Wayne is on this!?! This makes up for the rest of the album, deadass. I’m gonna download this right now. Wayne went off. Rocky needs to get some advice from Wayne or something about how to rap. This is the shit where you listen to it and bob your head and make a face like someone farted, then you look at your man’s like “what?!” I need this. I’m gonna run home and memorize this.

“Dreams (Interlude)”

I like the theme and direction and what he’s talking about, but he’s switched up the delivery method. Maybe I just have to get used to it, but I don’t really like it right now.

“Everyday”

[Ed. note: We show a picture of Rod Stewart to the teens for the first time] I mean, I like the barriers he’s breaking.
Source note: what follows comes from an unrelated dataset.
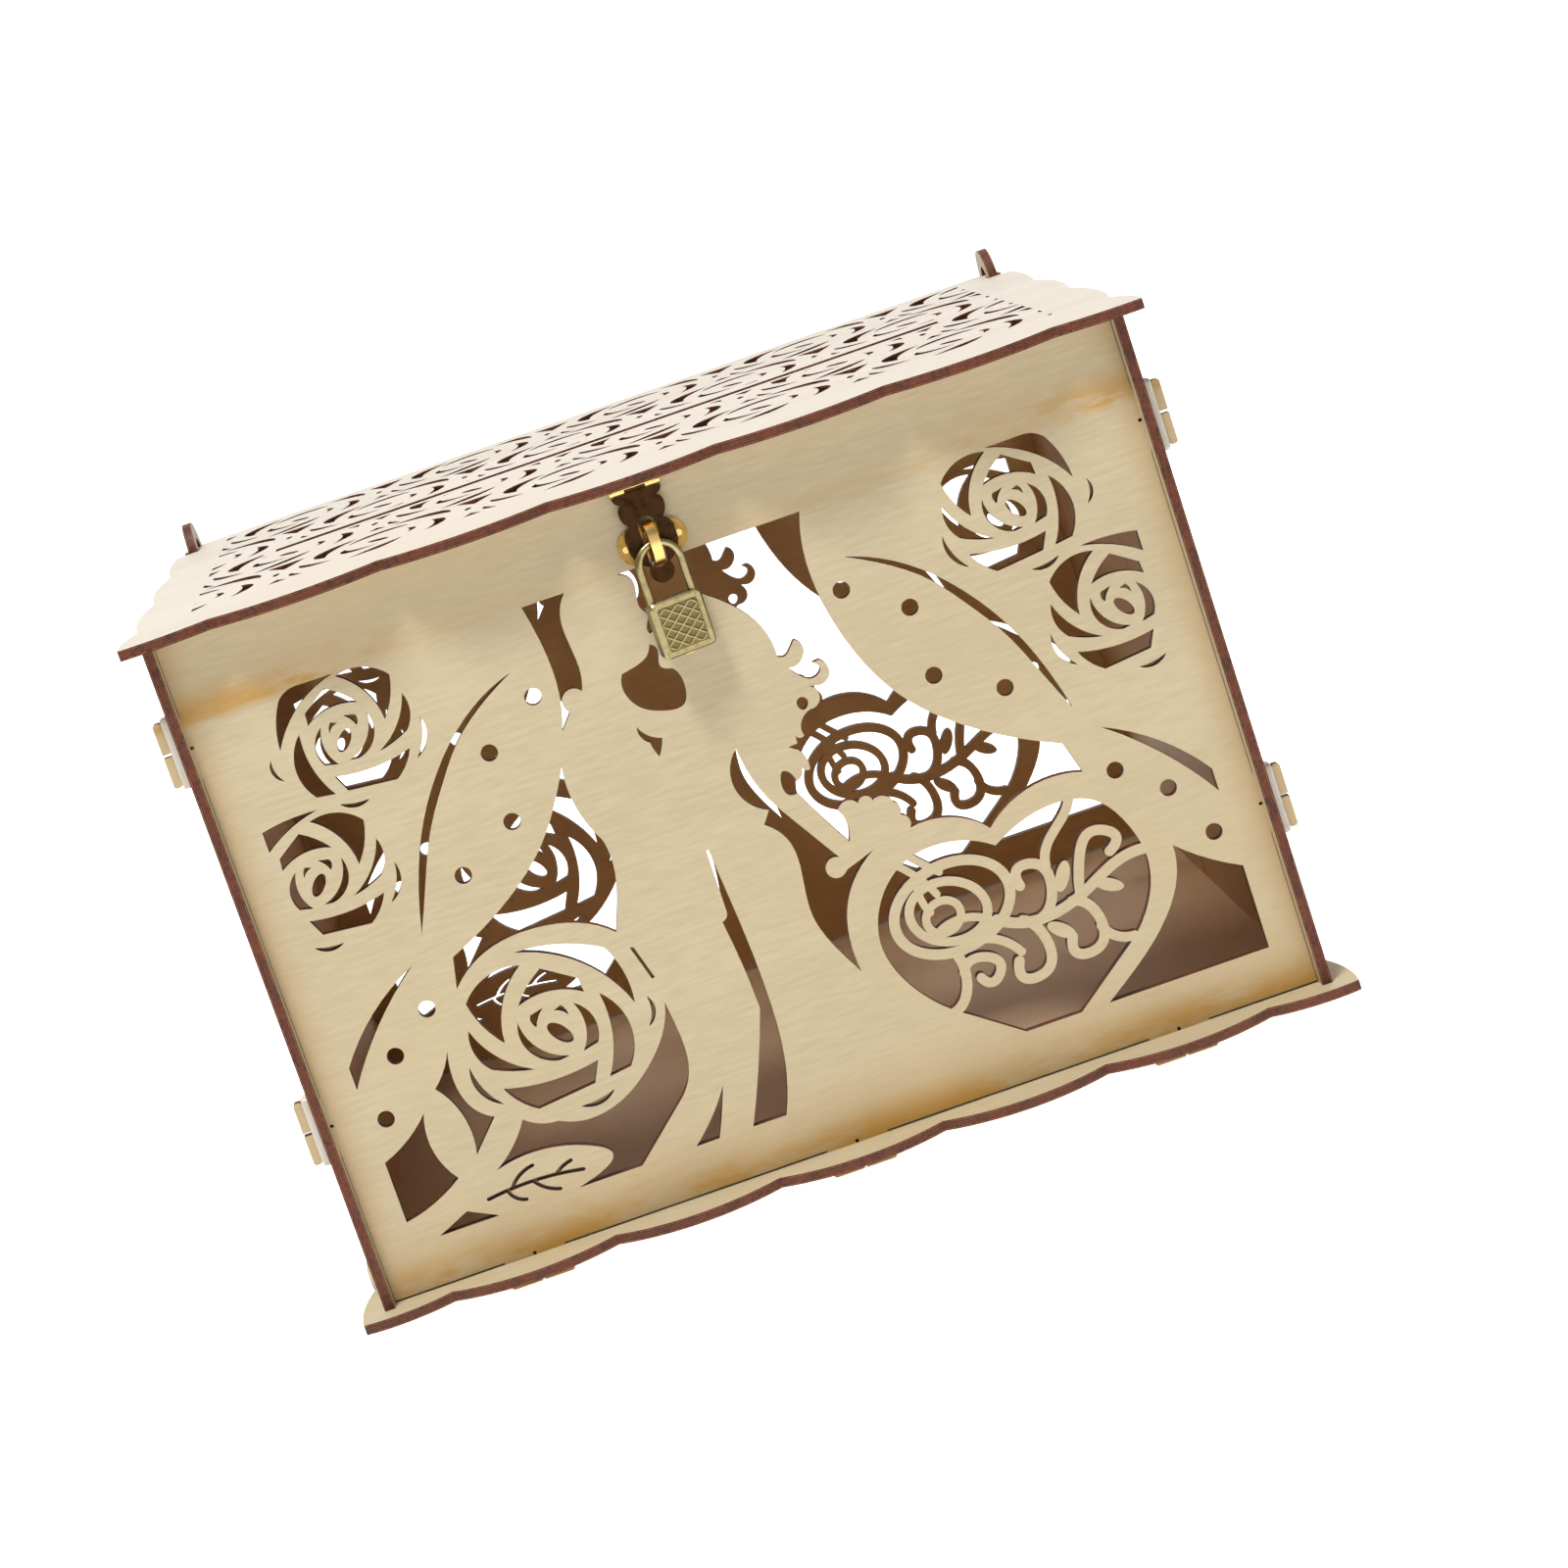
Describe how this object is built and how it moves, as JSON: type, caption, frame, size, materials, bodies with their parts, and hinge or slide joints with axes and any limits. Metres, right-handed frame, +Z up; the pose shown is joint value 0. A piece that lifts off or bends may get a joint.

He’s working with this 70 year old caucasian man to make a song that the new generation could vibe to. That part is a big thumbs up. I’m listening to this song right now, and I approve. Whatever formula he used for this song, he should’ve applied it to the rest of the album. He’s not singing on this, but it’s a vocal track. I fuck with this.

“Back Home”

This song is lit. I like the tribute to Yams. The beat selection could’ve been better, but I fucks with this. The theme direction of the album was pretty good overall, it’s just the way he went about it wasn’t great.